A main feature of the ‘hostile environment’ is the major role in immigration control assigned to people other than
immigration officers. Employers, landlords, bank staff, NHS staff and other public sector workers, without appropriate training, now carry out immigration checks on the basis of which they can deny jobs, housing, healthcare and other services to undocumented migrants.
The Home Office acknowledges that it is bound by the PSED with regard to its ‘hostile environment’ policies but appears satisfied that it is compliant.18 Its only direct anti-discrimination action has been the codes of practice on avoiding discrimination which it has published for landlords and employers. It has not taken specific steps to prevent race being used as a proxy for suspect immigration status by the other agencies required to sustain the ‘hostile environment’; this includes the police (with years of evidence of disproportionate actions against BME people), who are designated to enforce conduct made criminal when carried out by a person not lawfully in the UK.
The Windrush scandal has shown that the ‘hostile environment’ is more than the sum of its parts. It was not only that it caused incredible suffering for undocumented Windrush people, but also that the government, so assured that the policy was right, could opt not to see or hear the warnings about it and the reality of its impact on the Windrush generation. Discrimination can occur in failing to act as well as in taking particular action. Referring to the Macpherson definition of institutional racism, is that not what the ‘hostile environment’ has been for the Windrush people? There was no clear intention to apply differential treatment because they are black: what the government did was to allow to continue, with enhanced severity, without scrutiny or monitoring, a scheme of linked exclusions which caused suffering to a group of black people of Caribbean origin to a disproportionate extent.

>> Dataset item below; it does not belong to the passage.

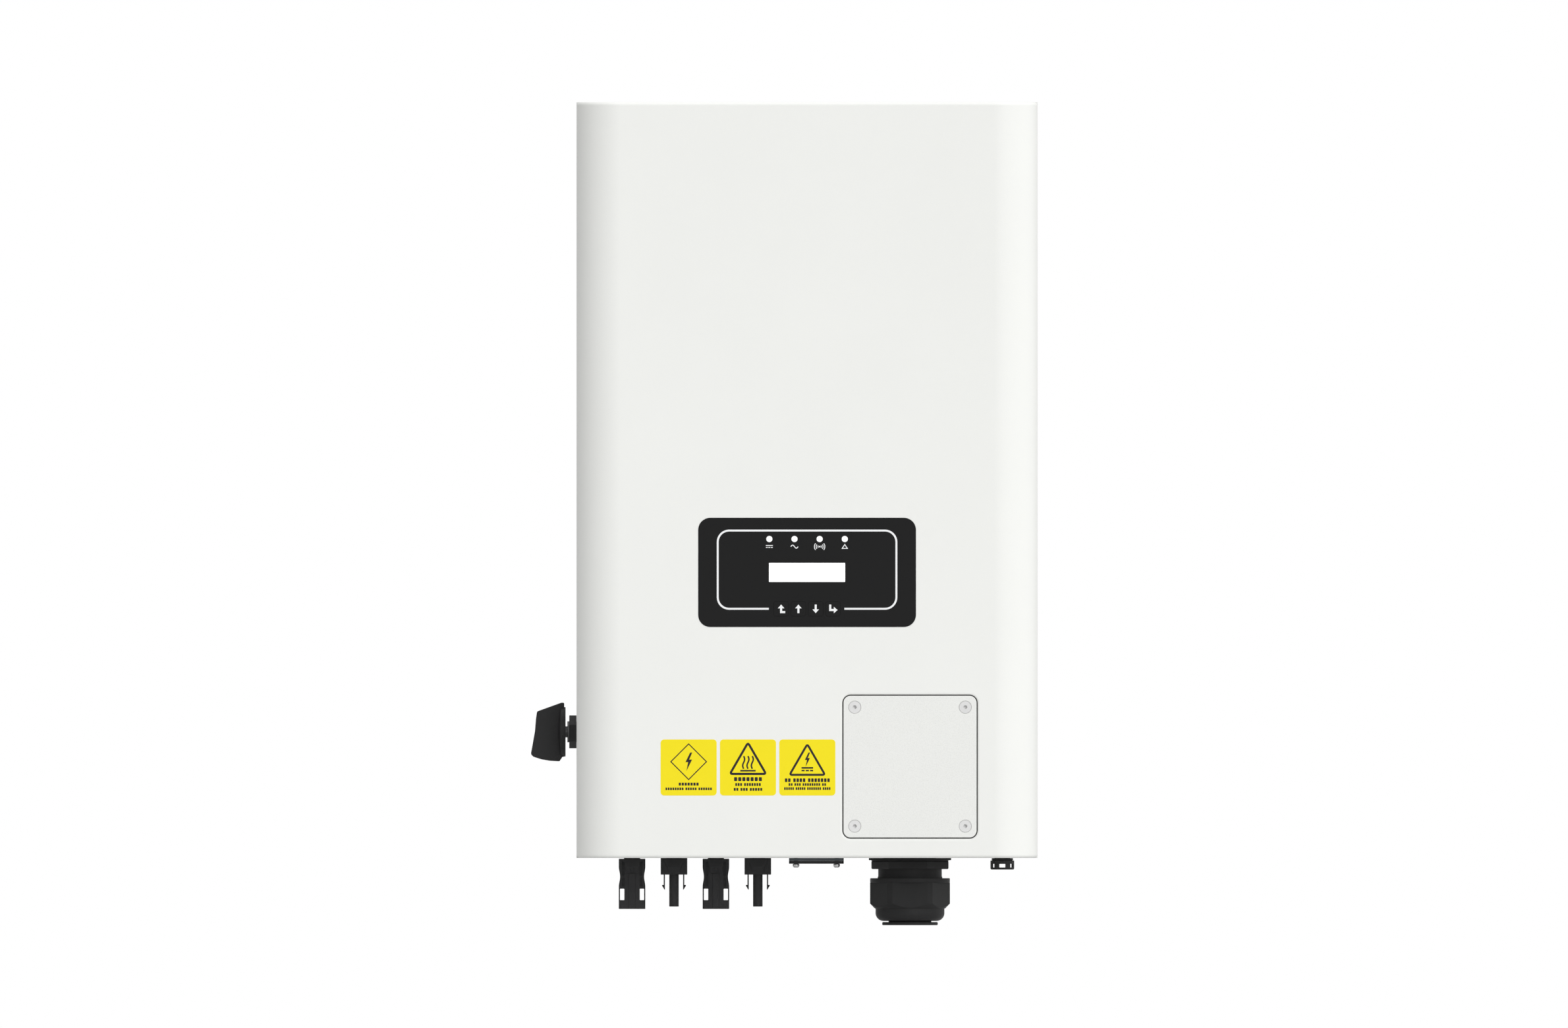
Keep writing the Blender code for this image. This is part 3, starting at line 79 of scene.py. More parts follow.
MM = 0.001
SLOTS = {part["node"]: part["material_slot"] for part in frame["record"]["subparts"]}
COVER_LOW, COVER_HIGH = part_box("front_cover")
FRONT, RIM = COVER_LOW.y, COVER_HIGH.y
LEFT, RIGHT = COVER_LOW.x, COVER_HIGH.x
BOTTOM, TOP = COVER_LOW.z, COVER_HIGH.z


def middle(node):
    """The centre of a CAD node's box."""
    low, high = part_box(node)
    return (low + high) / 2


def front_view(node):
    """The centre and the size of a CAD node seen from the front, as (x, z) pairs."""
    low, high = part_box(node)
    return ((low.x + high.x) / 2, (low.z + high.z) / 2), (high.x - low.x, high.z - low.z)


def grown(size, amount):
    return tuple(side + amount for side in size)


# ---- materials


class Material:
    """A node material, with short names for the nodes it is built from."""

    def __init__(self, name, colour, roughness, metallic=0.0, specular=0.5):
        self.material = bpy.data.materials.new(name)
        self.material.use_nodes = True
        self.tree = self.material.node_tree
        self.shader = self.tree.nodes["Principled BSDF"]
        self.shader.inputs["Base Color"].default_value = (*colour, 1)
        self.shader.inputs["Roughness"].default_value = roughness
        self.shader.inputs["Metallic"].default_value = metallic
        self.shader.inputs["Specular IOR Level"].default_value = specular
        self.place = self.tree.nodes.new("ShaderNodeTexCoord").outputs["Object"]

    def node(self, kind, inputs=None, **settings):
        made = self.tree.nodes.new(kind)
        for key, value in settings.items():
            setattr(made, key, value)
        for key, value in (inputs or {}).items():
            if isinstance(value, bpy.types.NodeSocket):
                self.tree.links.new(value, made.inputs[key])
            else:
                made.inputs[key].default_value = value
        return made

    def noise(self, scale, detail=2.0, roughness=0.5, stretch=None, distortion=0.0):
        place = self.place
        if stretch:
            place = self.node("ShaderNodeMapping", {"Vector": place, "Scale": stretch}).outputs[0]
        inputs = {"Vector": place, "Scale": scale, "Detail": detail, "Roughness": roughness}
        inputs["Distortion"] = distortion
        return self.node("ShaderNodeTexNoise", inputs).outputs["Fac"]

    def bricks(self, width, height, gap, **settings):
        """A brick pattern's mask, 1 in the gaps between its bricks."""
        inputs = {"Vector": self.place, "Scale": 1, "Mortar Size": gap}
        inputs |= {"Brick Width": width, "Row Height": height}
        return self.node("ShaderNodeTexBrick", inputs, **settings).outputs["Fac"]

    def between(self, factor, low, high):
        """A number that runs from low to high as factor runs from 0 to 1."""
        inputs = {"Value": factor, "To Min": low, "To Max": high}
        return self.node("ShaderNodeMapRange", inputs).outputs["Result"]

    def blend(self, factor, first, second, mode="MIX"):
        """A colour between two colours."""
        inputs = {0: factor}
        for socket, value in ((6, first), (7, second)):
            inputs[socket] = value if isinstance(value, bpy.types.NodeSocket) else (*value, 1)
        return self.node("ShaderNodeMix", inputs, data_type="RGBA", blend_type=mode).outputs[2]

    def ramp(self, factor, stops):
        made = self.node("ShaderNodeValToRGB", {"Fac": factor})
        ramp = made.color_ramp
        while len(ramp.elements) < len(stops):
            ramp.elements.new(0.5)
        for element, (position, value) in zip(ramp.elements, stops):
            element.position = position
            element.color = (*value, 1)
        return made.outputs["Color"]

    def bump(self, height, distance, strength):
        inputs = {"Height": height, "Distance": distance, "Strength": strength}
        return self.node("ShaderNodeBump", inputs).outputs["Normal"]

    def feed(self, **sockets):
        """Links outputs to the shader's inputs; an underscore in a name stands for a space."""
        for key, value in sockets.items():
            self.tree.links.new(value, self.shader.inputs[key.replace("_", " ")])
        return self.material


def tinted(colour, factor):
    return tuple(min(1.0, part * factor) for part in colour)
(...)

The EHRC, in its 74-page review of race inequality in Britain, mentioned institutional racism only in two quotes from external sources.
David Lammy, MP, in his 2017 Review, found that BME individuals were disproportionately over-represented in most parts of the criminal justice system and subjected to disadvantageous differential treatment. Although he was examining a range of public bodies, the PSED was mentioned only twice, and there was no mention of institutional racism but frequent reference to ‘bias’. He concludes, somewhat cautiously, that ‘BAME individuals still face bias, including overt discrimination, in parts of the justice system’ However, he says his focus was ‘primarily on the treatment and outcomes of BAME individuals rather than decoding the intentions behind countless decisions in a range of different institutions’, and to achieve ‘fair treatment’ his prescription is ‘to subject decision-making to scrutiny’.
While Lammy was concerned with the role of public policy, the Guardian, in its series of articles in December 2018, would have been more concerned with exposing hidden facts. It commissioned a survey of the ‘everyday experiences’ of people of different ethnicities and reported that regardless of the activity – employment, housing, shopping, eating out, education, driving tests, health or mental health care, police stops – ethnic minority experiences were worse than those of white counterparts. This was newsworthy because it disclosed how little had changed over decades since race discrimination was made unlawful; it was also news because of the emphasis given to unconscious bias (‘quick decisions conditioned by our backgrounds, cultural environment and experiences’) as the key factor. Over several days, the paper featured negative experiences of BME survey respondents which the journalists attributed to unconscious bias. A careful reading of the text and graphics is necessary to distinguish negative treatment which is personal in origin – such as someone at work treating me differently because of my appearance – from negative treatment which is the experience of BME people as a result of, institutional practices, such as more frequent stops by police or airport security.
Twenty years ago, the Report said to those at the top of every organisation that they must accept the problem of institutional racism and examine the outcomes of their policies and practices to avoid race inequality. Then, for some, the language, and hence the thinking, moved from discrimination and equality to ‘diversity’, which can involve doing more but without sanction for doing nothing. Today we see many people almost automatically attributing the problem of less-favourable treatment to unconscious bias, which totally alters the dimension – no longer institutional, but primarily personal – and the responsibilities and mechanisms for change. Training to help people recognise and manage their unconscious biases is flourishing. However, there are too many examples today of BME people facing unjustifiable barriers to equality across critical areas of their lives – housing, healthcare, education, employment: the ‘treatment and outcomes’ that Macpherson described. Some people’s unconscious biases may play a part in this, but more urgently the institutions concerned need ‘to examine their policies and the outcomes of their policies and practices’ and make whatever changes are needed to provide appropriate services to all members of the community.
Is it not a sad finale to this anniversary of a Report expected to change permanently the shape of race relations in Britain that patterns of race discrimination have altered very little, while the essential political will to achieve meaningful, lasting change which existed in 1999 is gone, the commitments and mobilisations across the country to eradicate race discrimination have radically declined, and racism and racist violence have increased? In 1999, our target was for institutional racism to be tackled by the engagement of everyone within an institution.
In contrast, to overcome the results of unconscious racial bias requires a personalised solution for each individual, which can operate against achieving coherent organisational change. If we are to properly learn the lessons of the Lawrence Inquiry Report and its legacy, we need to revert to the former approach, by focusing on the institutions that continue to reproduce racial inequalities 20 years on.
Barbara Cohen is a discrimination lawyer and a former Runnymede Trustee; she served as head of legal policy at the CRE, involved in the Stephen Lawrence Inquiry and the changes to the RRA that followed.